Having lived in the northeastern U.S. for some time before moving to Quebec, certainly some of the best things in these parts include colourful fall foliage and tons of locally-harvested maple syrup. Sadly, thanks to increasingly ‘weird’ and warming weather, the long-standing tradition and $65 million business of “maple sugaring” in the northeastern U.S. is in danger of becoming a historical footnote.
It’s because the cycles of what is called ‘cold recharge’ – where weeks of below-freezing temperatures, followed by warmer temperatures – are shortening to the point where sugar maples are not producing the sap which is later boiled down to make maple syrup.
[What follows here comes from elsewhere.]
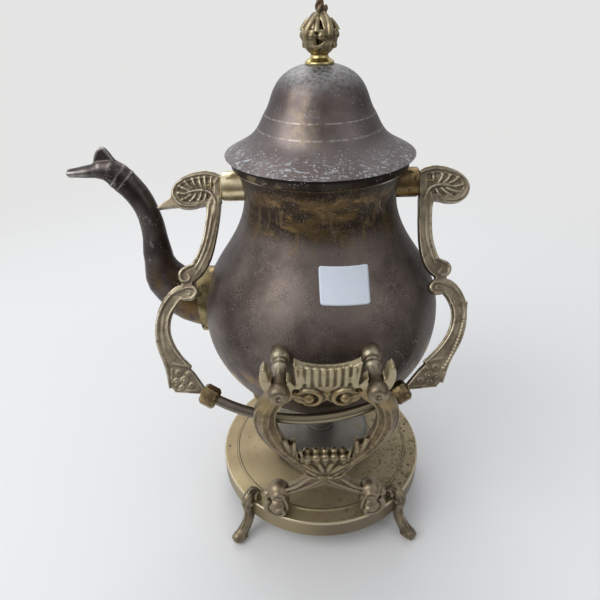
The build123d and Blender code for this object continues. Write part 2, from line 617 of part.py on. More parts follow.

It this recharge cycle which allows the sap in sugar maples’ limbs to turn to ice, creating an area of lower pressure which in turn pulls up more sap into the frozen areas from the roots up. In this state, the trees convert their stored starches into sucrose that will fuel spring budding. As the warming weather melts the sap ice, liquid sap is pushed in all directions. All one has to do is drill a hole for the sap to flow.
But for some places in the Northeast, the sugar-tapping season is either getting shorter and shorter, sometimes lasting only a week, as it did in Quebec last year.
"This is a weather-related industry," says Sam Cutting, owner of Dakin Farm in Vermont and who has been in the sugar business for 40 years. "There are always problems in the maple industry: gypsy moths, floods, droughts."